## Problem to solve
In the records below, begin at the line containing "The OpenSCAD and" and end at the line containing "at each matrix."; quote every line in that span exactly, including both boundary lines, and no others.

## Supplied records
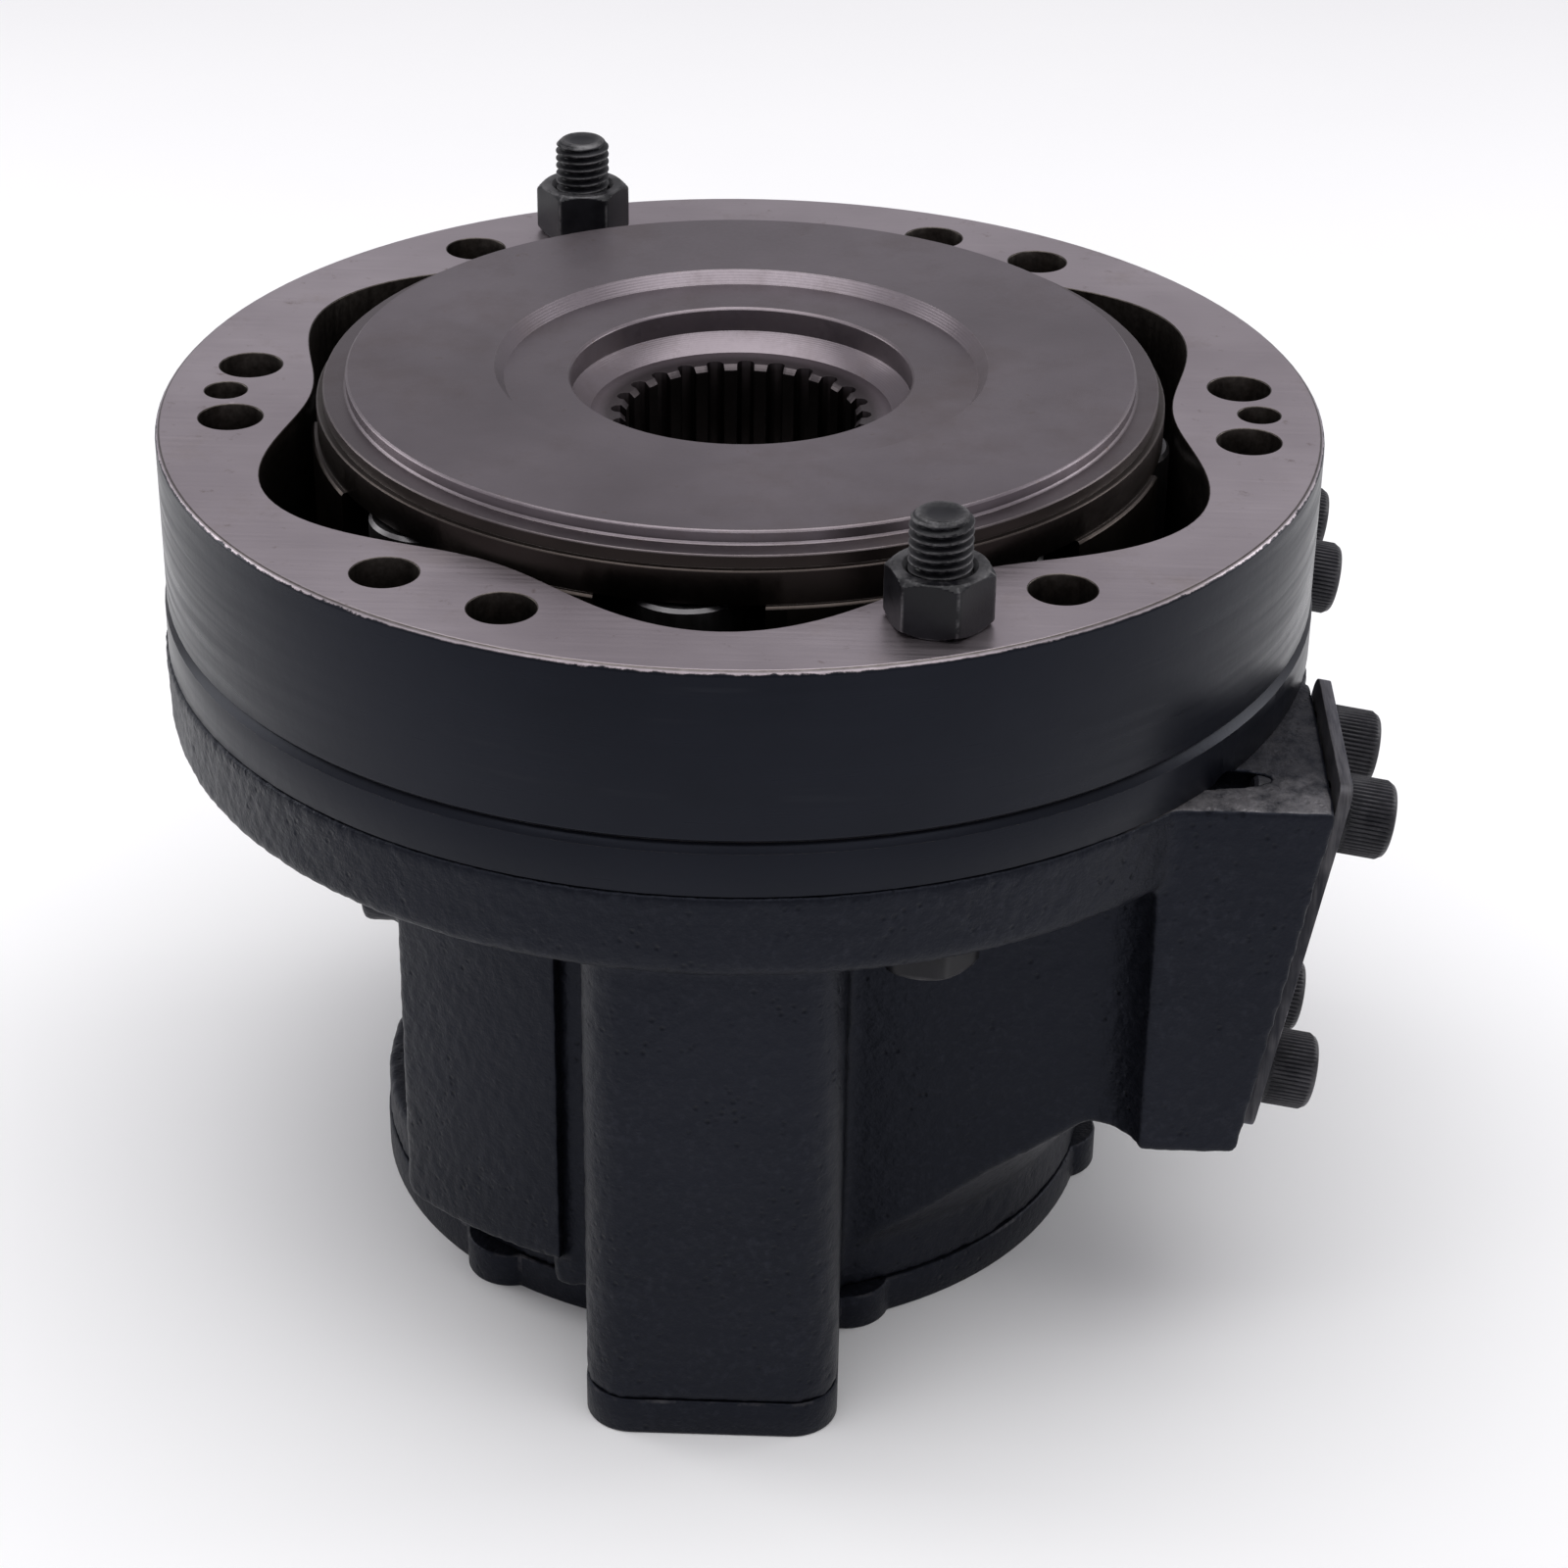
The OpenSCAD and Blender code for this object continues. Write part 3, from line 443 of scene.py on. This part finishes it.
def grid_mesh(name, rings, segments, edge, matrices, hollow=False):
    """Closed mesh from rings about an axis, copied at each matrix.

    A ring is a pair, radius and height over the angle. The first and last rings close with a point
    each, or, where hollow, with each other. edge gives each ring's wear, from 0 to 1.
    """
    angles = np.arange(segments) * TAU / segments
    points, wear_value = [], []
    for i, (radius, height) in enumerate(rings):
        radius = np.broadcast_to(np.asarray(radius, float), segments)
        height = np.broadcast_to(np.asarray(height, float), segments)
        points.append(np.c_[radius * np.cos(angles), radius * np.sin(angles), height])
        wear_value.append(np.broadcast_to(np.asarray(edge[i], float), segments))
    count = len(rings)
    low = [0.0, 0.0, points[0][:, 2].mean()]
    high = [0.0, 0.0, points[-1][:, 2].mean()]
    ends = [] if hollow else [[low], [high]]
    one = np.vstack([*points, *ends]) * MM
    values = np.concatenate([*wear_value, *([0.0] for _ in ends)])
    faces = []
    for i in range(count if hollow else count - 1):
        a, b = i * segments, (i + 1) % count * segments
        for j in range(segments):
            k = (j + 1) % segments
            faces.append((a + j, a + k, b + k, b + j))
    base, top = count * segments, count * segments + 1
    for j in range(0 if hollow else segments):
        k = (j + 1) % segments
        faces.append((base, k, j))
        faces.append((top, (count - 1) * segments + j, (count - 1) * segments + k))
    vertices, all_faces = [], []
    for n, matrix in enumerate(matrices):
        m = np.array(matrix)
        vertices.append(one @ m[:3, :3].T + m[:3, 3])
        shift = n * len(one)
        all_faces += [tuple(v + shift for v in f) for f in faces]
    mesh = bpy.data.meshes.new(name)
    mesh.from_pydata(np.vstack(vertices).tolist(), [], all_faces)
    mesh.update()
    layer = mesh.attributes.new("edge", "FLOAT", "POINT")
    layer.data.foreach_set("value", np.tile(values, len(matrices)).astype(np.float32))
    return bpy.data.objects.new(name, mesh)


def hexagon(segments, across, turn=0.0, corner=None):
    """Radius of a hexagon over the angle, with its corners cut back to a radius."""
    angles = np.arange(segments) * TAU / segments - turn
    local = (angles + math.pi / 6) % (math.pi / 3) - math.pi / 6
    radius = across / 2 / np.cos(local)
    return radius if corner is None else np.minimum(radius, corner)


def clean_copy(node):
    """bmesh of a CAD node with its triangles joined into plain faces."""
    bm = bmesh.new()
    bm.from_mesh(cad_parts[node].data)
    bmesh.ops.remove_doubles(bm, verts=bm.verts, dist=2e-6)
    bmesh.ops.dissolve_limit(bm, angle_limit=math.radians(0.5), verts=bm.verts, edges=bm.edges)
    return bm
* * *
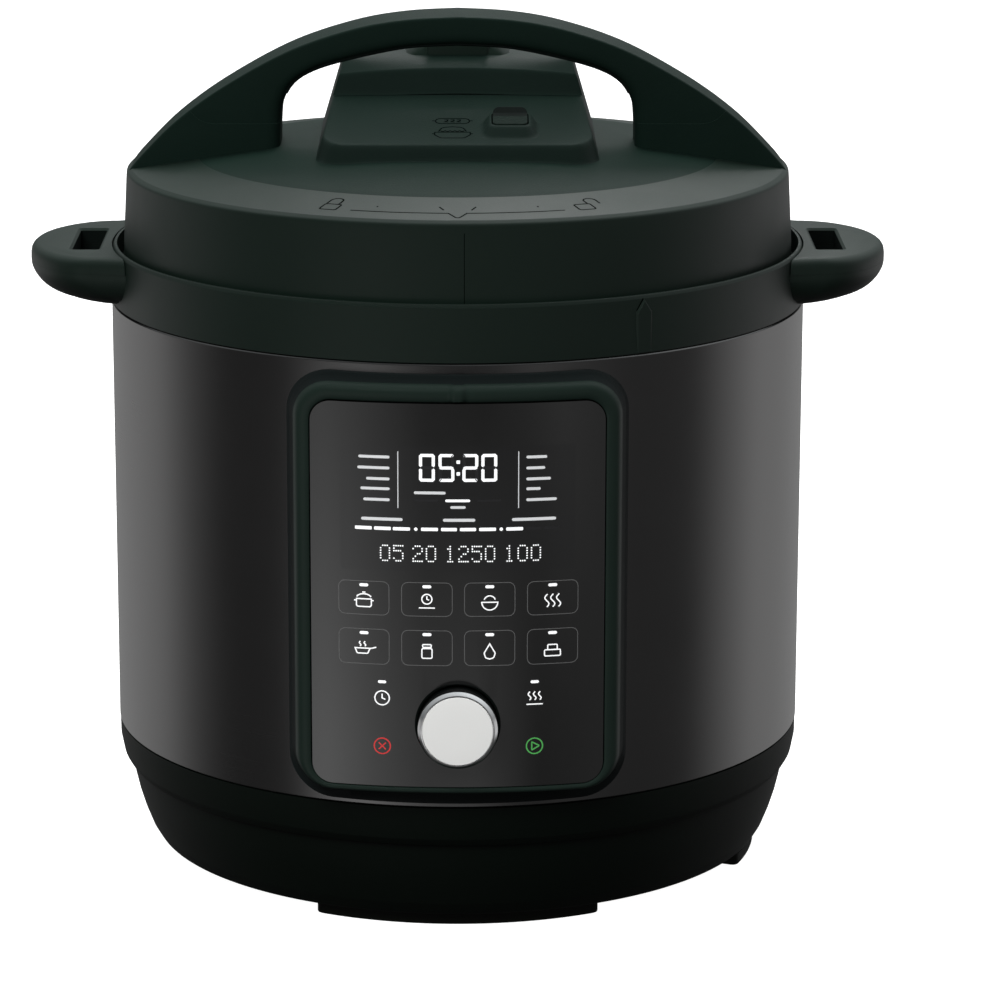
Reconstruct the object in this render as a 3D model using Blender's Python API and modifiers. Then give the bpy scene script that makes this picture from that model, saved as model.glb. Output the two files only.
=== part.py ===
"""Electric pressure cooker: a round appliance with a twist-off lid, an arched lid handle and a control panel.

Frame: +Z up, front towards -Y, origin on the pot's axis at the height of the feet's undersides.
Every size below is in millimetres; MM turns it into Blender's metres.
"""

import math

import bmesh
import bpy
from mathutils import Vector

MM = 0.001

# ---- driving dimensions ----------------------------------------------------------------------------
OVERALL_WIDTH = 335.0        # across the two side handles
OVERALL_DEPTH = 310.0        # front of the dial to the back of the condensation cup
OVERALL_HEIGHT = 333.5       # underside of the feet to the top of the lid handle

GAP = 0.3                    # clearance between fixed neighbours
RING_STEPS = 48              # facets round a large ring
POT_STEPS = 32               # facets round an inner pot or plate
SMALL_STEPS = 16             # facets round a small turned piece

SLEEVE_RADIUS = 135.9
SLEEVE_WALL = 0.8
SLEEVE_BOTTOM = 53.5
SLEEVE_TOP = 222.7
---
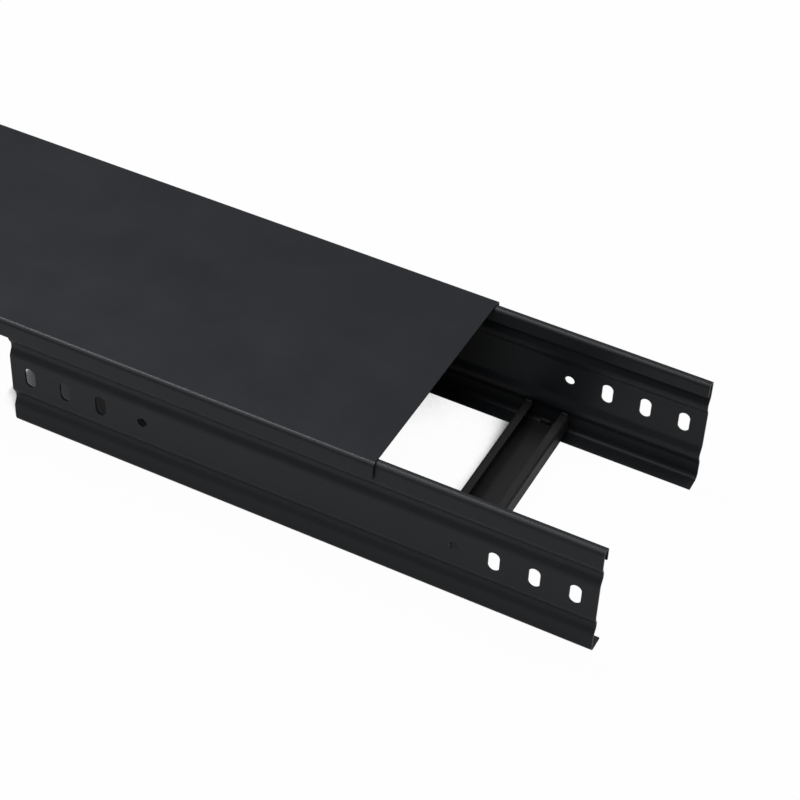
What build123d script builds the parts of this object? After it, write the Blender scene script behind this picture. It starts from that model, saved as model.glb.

## Task solution
The OpenSCAD and Blender code for this object continues. Write part 3, from line 443 of scene.py on. This part finishes it.
def grid_mesh(name, rings, segments, edge, matrices, hollow=False):
    """Closed mesh from rings about an axis, copied at each matrix.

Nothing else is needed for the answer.